L’éducation au numérique consiste à encapaciter les personnes et à construire un regard critique sur le numérique. L’enseignement moral et civique (EMC) commence au CP, L’éducation aux médias et à l'information (EMI) commence en 5e, on peut donc raisonnablement conclure que le communiqué ne parle pas du regard critique en maternelle. Il s’agit donc d’augmenter les capacités numériques des enfants de 3 à 6 ans. Et pour ce faire, si ce texte devait être suivi d’effet, il me semble très probable qu’il s’agirait d’équiper massivement en tablettes les classes et les élèves, comme cela a pu se produire à Poitiers, dans l’école maternelle Les Minimes.
La position donnée au numérique devrait dépendre de nos choix collectifs, il n’y a là aucune fatalité. Ce n’est pas le cas, nous le constatons chaque jour. L’État et de trop nombreuses entreprises nous imposent une marche forcée vers toujours plus de numérique. Malheureusement, avec ce communiqué, la CNIL et les signataires jouent le jeu de cette numérisation autoritaire du monde.

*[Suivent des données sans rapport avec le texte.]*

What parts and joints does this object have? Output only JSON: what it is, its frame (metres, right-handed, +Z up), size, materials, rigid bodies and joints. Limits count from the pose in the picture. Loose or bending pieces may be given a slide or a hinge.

Qu’il s’agisse d’utiliser le numérique pour diminuer le coût social des pauvres ou d’améliorer les compétences numériques des enfants de 3 ans, je m’oppose vigoureusement à ces perspectives pour des raisons éthiques et pragmatiques. Éthiques, parce que je préfère que mon fils de 5 ans apprenne à pailler des fraises à l’école maternelle plutôt que de découvrir l’algorithmique. Pragmatiques, parce que nous vivons à l’anthropocène, et que les fraises se mangent, contrairement aux algorithmes.